--- start of SUPPLIED RECORDS ---

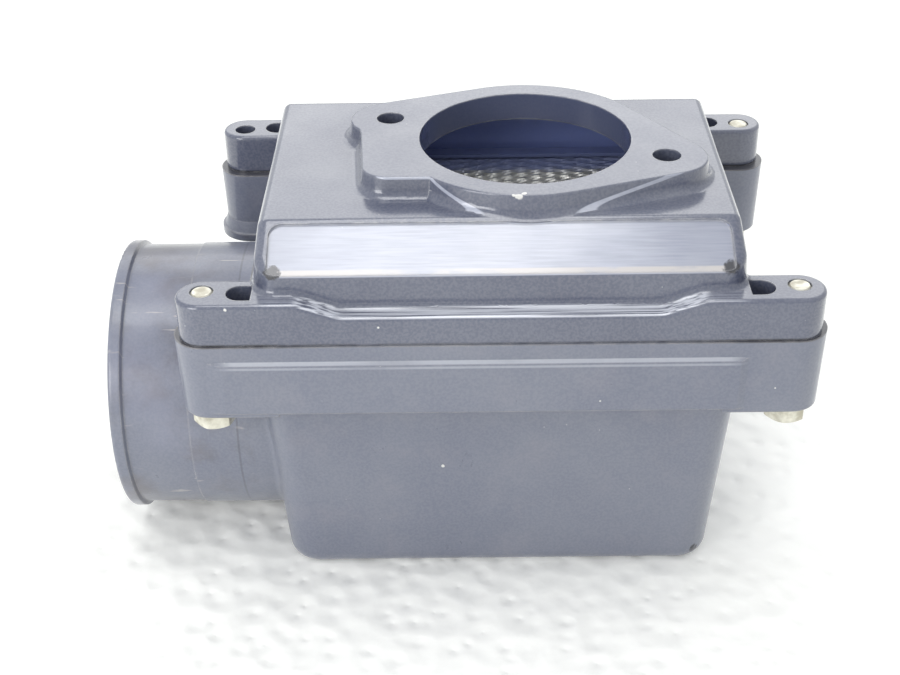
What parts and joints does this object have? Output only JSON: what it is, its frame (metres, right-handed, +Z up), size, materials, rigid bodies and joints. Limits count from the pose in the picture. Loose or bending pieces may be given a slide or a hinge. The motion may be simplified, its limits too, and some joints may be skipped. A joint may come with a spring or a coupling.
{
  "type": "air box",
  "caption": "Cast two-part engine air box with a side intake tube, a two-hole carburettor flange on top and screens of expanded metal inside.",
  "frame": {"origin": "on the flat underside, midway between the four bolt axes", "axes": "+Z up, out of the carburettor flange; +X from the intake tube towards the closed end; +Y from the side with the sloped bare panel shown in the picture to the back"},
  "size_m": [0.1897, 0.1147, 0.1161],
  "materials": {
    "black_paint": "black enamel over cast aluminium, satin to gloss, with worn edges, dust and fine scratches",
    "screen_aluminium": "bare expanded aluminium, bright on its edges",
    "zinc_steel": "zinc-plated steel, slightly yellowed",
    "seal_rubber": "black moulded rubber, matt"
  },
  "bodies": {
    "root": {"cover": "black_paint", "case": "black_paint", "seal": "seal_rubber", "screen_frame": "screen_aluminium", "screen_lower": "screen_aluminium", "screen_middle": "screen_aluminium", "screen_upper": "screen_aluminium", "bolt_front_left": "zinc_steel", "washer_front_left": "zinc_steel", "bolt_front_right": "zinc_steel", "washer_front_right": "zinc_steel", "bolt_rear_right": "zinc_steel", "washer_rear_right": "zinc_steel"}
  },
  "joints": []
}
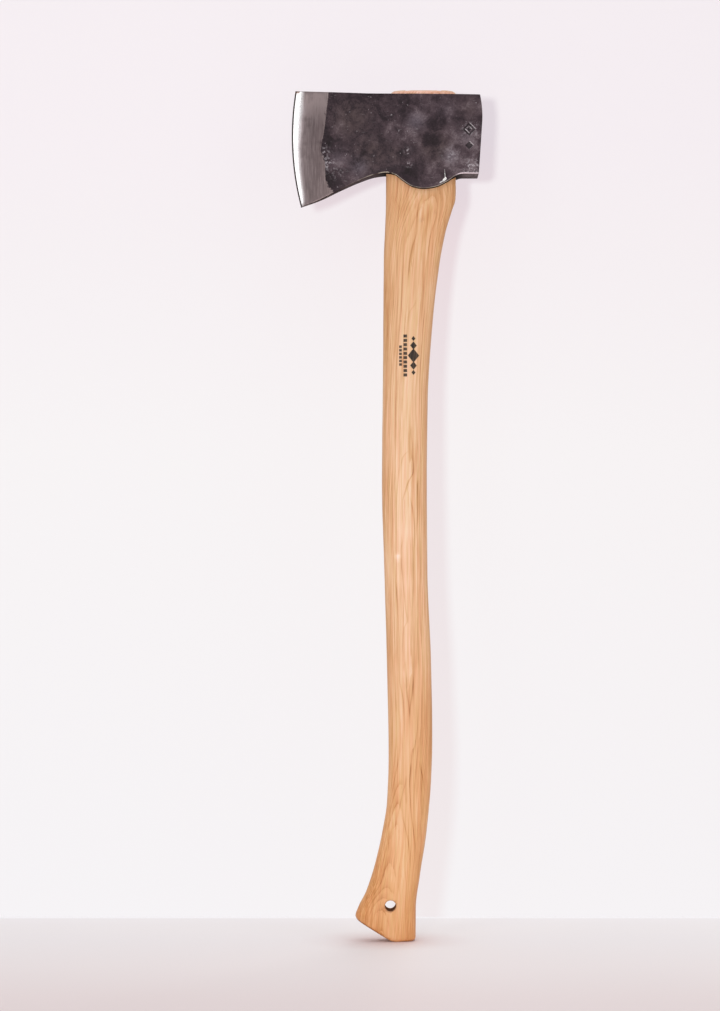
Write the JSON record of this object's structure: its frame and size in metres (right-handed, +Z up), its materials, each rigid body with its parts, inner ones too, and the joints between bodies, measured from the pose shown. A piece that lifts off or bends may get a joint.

--- end of SUPPLIED RECORDS ---

WHAT IS NEEDED = Repeat the entries exactly, all of them.

THE ANSWER =
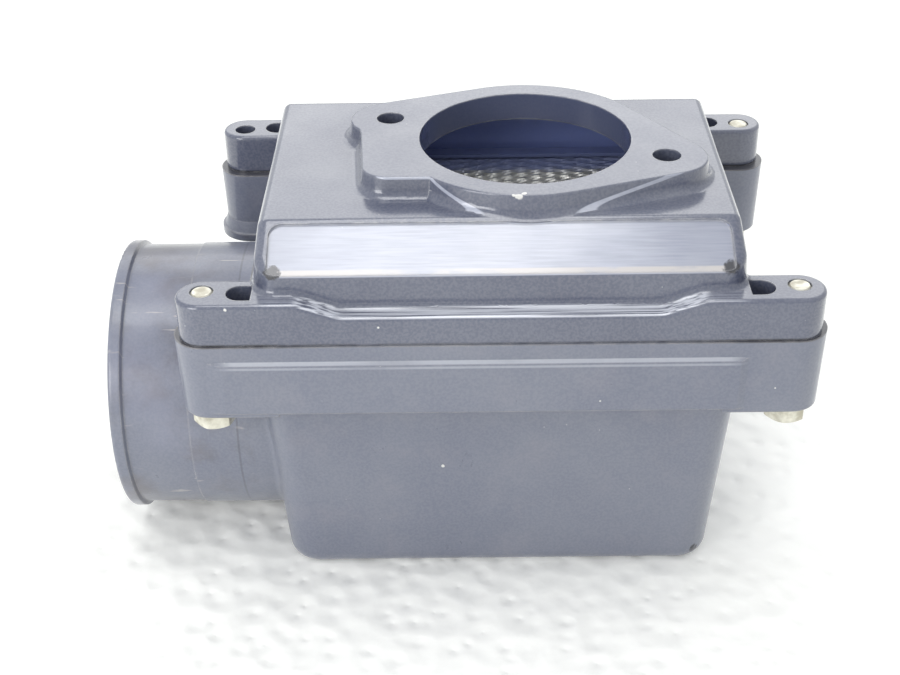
What parts and joints does this object have? Output only JSON: what it is, its frame (metres, right-handed, +Z up), size, materials, rigid bodies and joints. Limits count from the pose in the picture. Loose or bending pieces may be given a slide or a hinge. The motion may be simplified, its limits too, and some joints may be skipped. A joint may come with a spring or a coupling.
{
  "type": "air box",
  "caption": "Cast two-part engine air box with a side intake tube, a two-hole carburettor flange on top and screens of expanded metal inside.",
  "frame": {"origin": "on the flat underside, midway between the four bolt axes", "axes": "+Z up, out of the carburettor flange; +X from the intake tube towards the closed end; +Y from the side with the sloped bare panel shown in the picture to the back"},
  "size_m": [0.1897, 0.1147, 0.1161],
  "materials": {
    "black_paint": "black enamel over cast aluminium, satin to gloss, with worn edges, dust and fine scratches",
    "screen_aluminium": "bare expanded aluminium, bright on its edges",
    "zinc_steel": "zinc-plated steel, slightly yellowed",
    "seal_rubber": "black moulded rubber, matt"
  },
  "bodies": {
    "root": {"cover": "black_paint", "case": "black_paint", "seal": "seal_rubber", "screen_frame": "screen_aluminium", "screen_lower": "screen_aluminium", "screen_middle": "screen_aluminium", "screen_upper": "screen_aluminium", "bolt_front_left": "zinc_steel", "washer_front_left": "zinc_steel", "bolt_front_right": "zinc_steel", "washer_front_right": "zinc_steel", "bolt_rear_right": "zinc_steel", "washer_rear_right": "zinc_steel"}
  },
  "joints": []
}
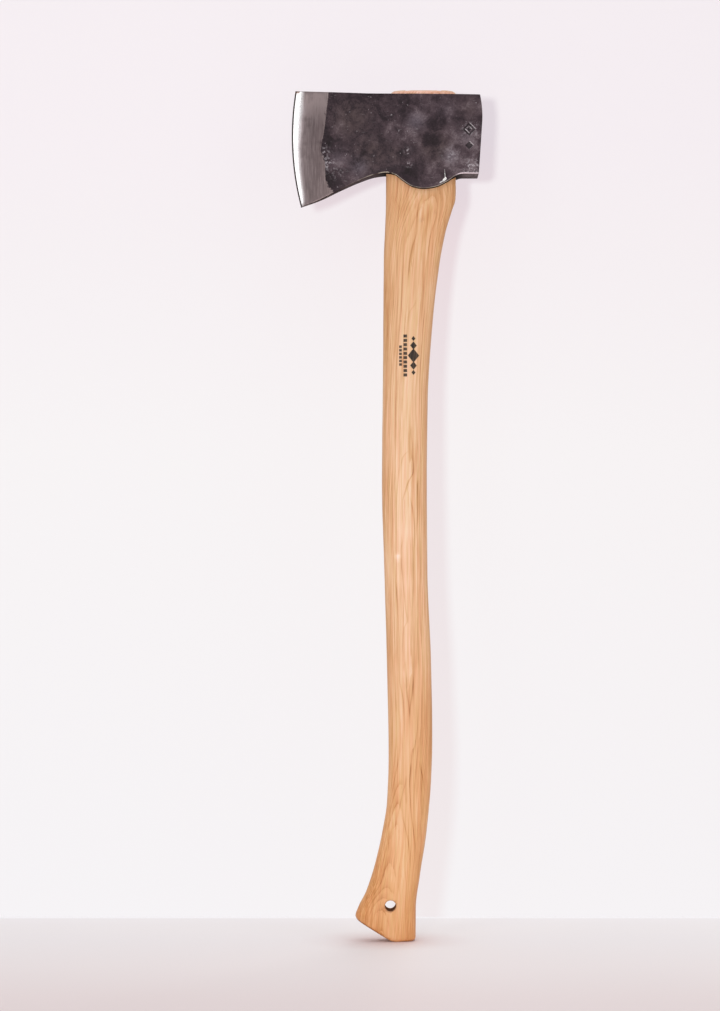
Write the JSON record of this object's structure: its frame and size in metres (right-handed, +Z up), its materials, each rigid body with its parts, inner ones too, and the joints between bodies, measured from the pose shown. A piece that lifts off or bends may get a joint.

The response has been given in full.